The German utility giant Eon is expected to launch the sale of its $2bn (£1.3bn) North Sea business after rubber-stamping the plan at a board meeting next month. Total of France has appointed Standard Chartered’s investment bank to sell a $1bn stake in its giant Laggan-Tormore gas project northwest of the Shetlands, while L1 Energy, the Russian investment vehicle chaired by the former BP chief Lord Browne, has begun sounding out suitors for $1.2bn worth of reservoirs.

L1’s move towards the exit comes just two months after it acquired the fields as part of its takeover of RWE’s oil arm. The firm, controlled by the oligarch Mikhail Fridman, has been forced to sell after the Department of Energy and Climate Change ordered it to find a new owner over worries that he could be targeted with the western sanctions that have hit other Russian companies.

The flurry of sales underlines a worrying trend for the region, where production has fallen to less than a third of its 1999 high and traditional producers are rushing for the exit. One executive warned of a glut of assets for sale because there was already a “silent backlog” of them.

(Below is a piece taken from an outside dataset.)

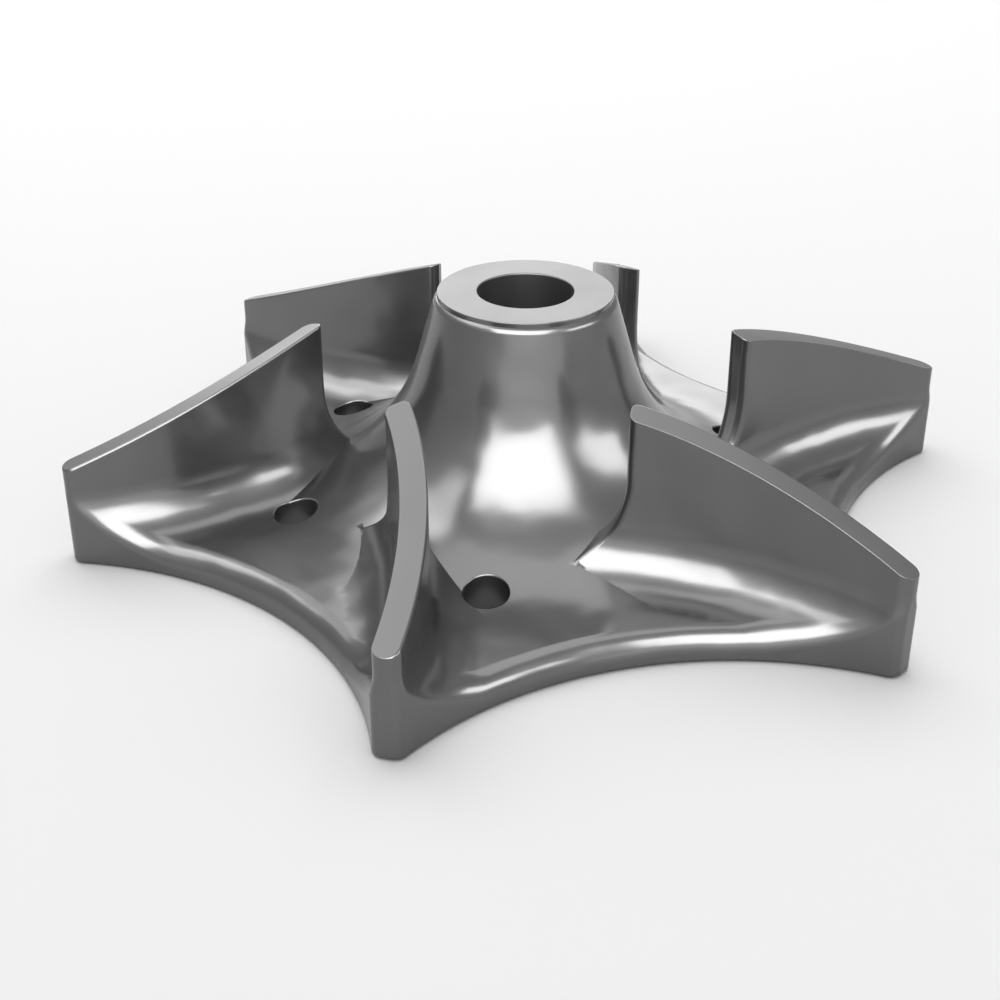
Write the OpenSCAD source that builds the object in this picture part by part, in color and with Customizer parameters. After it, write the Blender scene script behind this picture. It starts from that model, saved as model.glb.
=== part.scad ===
// Open pump impeller: one casting with a bored hub, a scalloped back plate and curved vanes.
// The bore runs along Z through the origin, the flat back of the plate lies on Z = 0,
// and the tip of the first vane points along +X.

/* [Hub] */
// Height of the hub above the back of the plate
hub_h = 29.2; // [26:0.1:40]
// Diameter of the flat face on top of the hub
hub_face_d = 22; // [18:0.5:28]
// Round on the rim of the top face
rim_round = 0.5; // [0.2:0.1:1]
// Height of the upright land under that round
rim_land = 0.7; // [0.3:0.1:2]
// Lean of the hub's flank from upright
flank_angle = 16.2; // [8:0.1:24]
// Radius of the flare from the flank out to the plate
flare_r = 22.7; // [14:0.1:28]
// Shaft bore
bore_d = 12; // [6:0.1:14]

/* [Back plate] */
// Diameter over the vane tips
tip_d = 116; // [104:1:140]
// Diameter inside the scallops
waist_d = 82.7; // [76:0.1:92]
// Thickness of the plate
plate_t = 3.5; // [3:0.1:6]
// Round on the top edge of each scallop
edge_r = 2.6; // [0.8:0.1:2.8]

/* [Vanes] */
// Number of vanes
vane_count = 6; // [5:1:7]
// Thickness of a vane
vane_t = 3.1; // [2.4:0.1:4]
// Radius at which the vanes begin
inlet_r = 26.5; // [25:0.1:32]
// Angle that a vane wraps round the hub, from tip to inner end
wrap_angle = 19.6; // [14:0.1:26]
// Lean of a vane's tip from radial
outlet_lean = 1.7; // [0:0.1:4]
// Height of a vane at its inner end, above the back of the plate
inlet_h = 24; // [20:0.1:28]
// Height of a vane at its tip, above the back of the plate
outlet_h = 12.3; // [11:0.1:18]
// Fillet along both sides of a vane's foot
foot_r = 6.3; // [3:0.1:7]
// Radius in which a vane's inner edge runs forward on to the hub
bow_r = 12; // [8:0.1:14]
// Round on the upright corners of the tips, of the vane and of the plate under it
corner_r = 1.1; // [0.5:0.1:1.2]

/* [Balance holes] */
// Diameter of a balance hole
hole_d = 5.4; // [3:0.1:6]
// Diameter of the circle that the holes lie on
hole_circle_d = 61.6; // [58:0.1:66]
// Angle from a vane's tip round to its hole
hole_angle = 5.8; // [3:0.1:9]

/* [Hidden] */
$fn = 72;

// a fillet's arc dips this far into both faces that it joins, so that it meets them in a clear edge
lap = 0.03;
// a cut runs this far past the face that it opens
past = 2;
pitch = 360 / vane_count;
tip_r = tip_d / 2;
waist_r = waist_d / 2;

// the hub's flank is the line from land_foot, and the flare is the circle that touches it and the plate
land_r = hub_face_d / 2 + rim_round;
land_foot_h = hub_h - rim_round - rim_land;
flare_h = plate_t + flare_r - lap;
flare_centre_r = land_r + (land_foot_h - flare_h) * tan(flank_angle) + (flare_r - lap) / cos(flank_angle);
flank_touch = [
    flare_centre_r - (flare_r - lap) * cos(flank_angle),
    flare_h - (flare_r - lap) * sin(flank_angle)
];

// a vane's centreline is the arc through its tip and its inner end, with the set lean at the tip
inner_end = inlet_r * [cos(wrap_angle), -sin(wrap_angle)];
chord = inner_end - [tip_r, 0];
to_centre = [-sin(outlet_lean), -cos(outlet_lean)];
vane_r = (chord * chord) / (2 * to_centre * chord);
vane_centre = [tip_r, 0] + vane_r * to_centre;
tip_turn = 90 - outlet_lean;
end_turn = tip_turn + 2 * asin(norm(chord) / (2 * vane_r));
bow_turn = asin(bow_r / vane_r);
spare_turn = 6;

// a scallop is the circle through the waist and the ends of two neighbouring vanes' sides
tip_side = [tip_r, vane_t / 2];
mid_pitch = [cos(pitch / 2), sin(pitch / 2)];
scallop_centre_r = (tip_side * tip_side - waist_r * waist_r) / (2 * (tip_side * mid_pitch - waist_r));
scallop_r = scallop_centre_r - waist_r;

// the round on a corner of the plate's tip touches the scallop and the tip circle
round_centre_r = tip_r - corner_r + lap;
round_angle = pitch / 2 - acos(
    (pow(scallop_centre_r, 2) + pow(round_centre_r, 2) - pow(scallop_r + corner_r - lap, 2))
    / (2 * scallop_centre_r * round_centre_r)
);
plate_round = round_centre_r * [cos(round_angle), sin(round_angle)];
to_scallop = scallop_centre_r * mid_pitch - plate_round;
vane_round = [tip_r - corner_r + lap, vane_t / 2 - corner_r + lap];

// one copy of the children for each vane
module each_pitch() {
    for (i = [0 : vane_count - 1])
        rotate([0, 0, i * pitch])
            children();
}

// the hub and the plate in section, from the axis outwards
module base_section() {
    rim_arc = [
        for (turn = [0 : 15 : 90])
            [land_r - rim_round * (1 - cos(turn)), hub_h - rim_round * (1 - sin(turn))]
    ];
    difference() {
        polygon(concat(
            [
                [0, 0],
                [tip_r + past, 0],
                [tip_r + past, plate_t],
                [flare_centre_r, plate_t],
                [flare_centre_r, flare_h],
                flank_touch,
                [land_r, land_foot_h]
            ],
            rim_arc,
            [[0, hub_h]]
        ));
        translate([flare_centre_r, flare_h])
            circle(flare_r);
    }
}

// the opening between two tips
module scallop() {
    rotate([0, 0, pitch / 2])
        translate([scallop_centre_r, 0, -past])
            cylinder(r = scallop_r, h = inlet_h + 2 * past);
}

// what the round on a scallop's top edge takes off
module scallop_edge() {
    rotate([0, 0, pitch / 2])
        translate([scallop_centre_r, 0, 0])
            rotate_extrude()
                difference() {
                    translate([scallop_r - past, plate_t - edge_r + lap])
                        square([edge_r - lap + past, edge_r + past]);
                    translate([scallop_r + edge_r - lap, plate_t - edge_r + lap])
                        circle(edge_r);
                }
}

// a vane in section, from the centre of its own arc outwards
module vane_section() {
    translate([vane_r - vane_t / 2, 0])
        square([vane_t, inlet_h + past]);
}

// the foot of a vane in section: the block between its two fillets
module foot_section() {
    foot_h = plate_t + foot_r - lap;
    foot_reach = vane_t / 2 + foot_r - lap;
    difference() {
        translate([vane_r - foot_reach, 0])
            square([2 * foot_reach, foot_h]);
        for (side = [-1, 1])
            translate([vane_r + side * foot_reach, foot_h])
                circle(foot_r);
    }
}

// what lies in front of a vane's inner edge, which runs forward on to the hub near the plate
module ahead_of_vane() {
    reach = vane_t + 4 * foot_r;
    translate([vane_centre[0], vane_centre[1], 0])
        rotate([0, 0, end_turn])
            translate([vane_r + reach / 2, 0, 0])
                rotate([90, 0, -90])
                    linear_extrude(reach)
                        union() {
                            translate([-2 * bow_r, plate_t])
                                square([bow_r + lap, inlet_h + past]);
                            translate([-2 * bow_r, plate_t + bow_r])
                                square([2 * bow_r, inlet_h + past]);
                            translate([lap - bow_r, plate_t + bow_r])
                                circle(bow_r);
                        }
}

// everything under the slanted tops of the vanes
module under_vane_tops() {
    slope = (inlet_h - outlet_h) / (tip_r - inlet_r);
    run_out = tip_r + 3 * past;
    rotate_extrude()
        polygon([
            [0, 0],
            [run_out, 0],
            [run_out, inlet_h - slope * (run_out - inlet_r)],
            [0, inlet_h + slope * inlet_r]
        ]);
}

// a section given as children, run along a vane's arc and cut back at the vane's inner edge
module along_vane() {
    difference() {
        translate([vane_centre[0], vane_centre[1], 0])
            rotate_extrude(
                angle = end_turn - tip_turn + bow_turn + spare_turn,
                start = tip_turn - spare_turn
            )
                children();
        ahead_of_vane();
    }
}

// everything outside the tip circle
module beyond_tips() {
    rotate_extrude()
        translate([tip_r, -past])
            square([6 * past, inlet_h + 2 * past]);
}

// what the rounds on a tip's two corners take off: they have this centre, and touch the tip and the
// face that lies this way from it
module tip_corners(centre, way) {
    reach = 2 * corner_r * way / norm(way);
    for (flip = [0, 1])
        mirror([0, flip, 0])
            translate([centre[0], centre[1], -past])
                linear_extrude(inlet_h + 2 * past)
                    difference() {
                        polygon([[0, 0], reach, reach + [2 * corner_r, 0], [2 * corner_r, 0]]);
                        circle(corner_r);
                    }
}

// the hub, and the plate with the vanes' feet on it
module base() {
    difference() {
        union() {
            difference() {
                rotate_extrude()
                    base_section();
                each_pitch()
                    scallop_edge();
            }
            each_pitch()
                along_vane()
                    foot_section();
        }
        beyond_tips();
        each_pitch()
            scallop();
        each_pitch()
            tip_corners(plate_round, to_scallop);
    }
}

module vane() {
    difference() {
        intersection() {
            along_vane()
                vane_section();
            under_vane_tops();
        }
        beyond_tips();
        tip_corners(vane_round, [0, 1]);
    }
}

module impeller() {
    color("silver")
        difference() {
            union() {
                base();
                each_pitch()
                    vane();
            }
            translate([0, 0, -past])
                cylinder(d = bore_d, h = hub_h + 2 * past);
            each_pitch()
                rotate([0, 0, hole_angle])
                    translate([hole_circle_d / 2, 0, -past])
                        cylinder(d = hole_d, h = hub_h);
        }
}

impeller();
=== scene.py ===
import math

import bpy
import numpy as np
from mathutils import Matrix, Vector
from mathutils.geometry import delaunay_2d_cdt


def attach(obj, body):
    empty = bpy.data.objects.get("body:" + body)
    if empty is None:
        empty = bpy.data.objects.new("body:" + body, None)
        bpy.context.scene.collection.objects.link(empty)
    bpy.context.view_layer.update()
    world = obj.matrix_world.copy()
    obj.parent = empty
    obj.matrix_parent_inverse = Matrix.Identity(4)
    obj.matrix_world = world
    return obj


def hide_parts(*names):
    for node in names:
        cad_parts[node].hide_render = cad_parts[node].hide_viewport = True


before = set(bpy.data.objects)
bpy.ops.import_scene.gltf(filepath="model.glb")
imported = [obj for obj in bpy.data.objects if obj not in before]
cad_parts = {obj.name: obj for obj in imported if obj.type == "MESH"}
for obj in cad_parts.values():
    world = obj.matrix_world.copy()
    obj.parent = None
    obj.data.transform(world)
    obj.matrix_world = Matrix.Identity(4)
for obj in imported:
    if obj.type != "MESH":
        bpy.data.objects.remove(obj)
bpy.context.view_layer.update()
print("frame loaded:", len(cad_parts), "node")

# The casting in millimetres, the same values as the CAD: the first vane's tip lies on +X
casting = {
    "pitches": 6,
    "hubHeight": 29.2,
    "hubFaceRadius": 11.0,
    "rimRound": 0.5,
    "rimLand": 0.7,
    "flankAngle": 16.2,
    "flareRadius": 22.7,
    "boreRadius": 6.0,
    "tipRadius": 58.0,
    "waistRadius": 41.35,
    "plateThickness": 3.5,
    "edgeRound": 2.6,
    "vaneThickness": 3.1,
    "inletRadius": 26.5,
    "wrapAngle": 19.6,
    "outletLean": 1.7,
    "inletHeight": 24.0,
    "outletHeight": 12.3,
    "footRound": 6.3,
    "bowRound": 12.0,
    "holeRadius": 2.7,
    "holeCircle": 30.8,
    "holeAngle": 5.8,
    # small forms that only the looks have
    "tipRound": 1.4,  # upright corners of a tip, a little fuller than in the CAD
    "shoulderRound": 1.2,  # under the step round the hub's face
    "shoulderDrop": 0.15,
    "faceEdge": 0.12,
    "innerRound": 1.1,  # corners of an inner edge where it stands upright
    "bowCorner": 0.4,  # what that round shrinks to on the hub
    "bowCornerFade": 4.0,  # the height that it takes to shrink in
    "topRounds": (0.35, 0.03),  # vane tops, on the leading side and on the trailing side and tip
    "edgeBreak": 0.2,  # bore, holes and back
}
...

Companies have slashed thousands of jobs as the collapse of the crude price since last summer has pushed projects into the red. The recent recovery from a low of $45 a barrel to $65 on Friday has softened the blow for some companies, but does not help with the industry’s underlying problems.

Half a century after the industry’s founding, the fields left in the North Sea are small, while costs remain among the highest in the world. Executives are girding for strikes by unions infuriated by proposals to increases hours and cut pay.

Tax cuts introduced this year by the chancellor George Osborne have failed to provide the promised boost.

Most troublesome is that the collapse in the oil price, which is still 40% below its peak last summer of $114 a barrel, has bought forward tens of billions of pounds in bills that will have to be paid to dismantle old platforms and pipes when they are retired.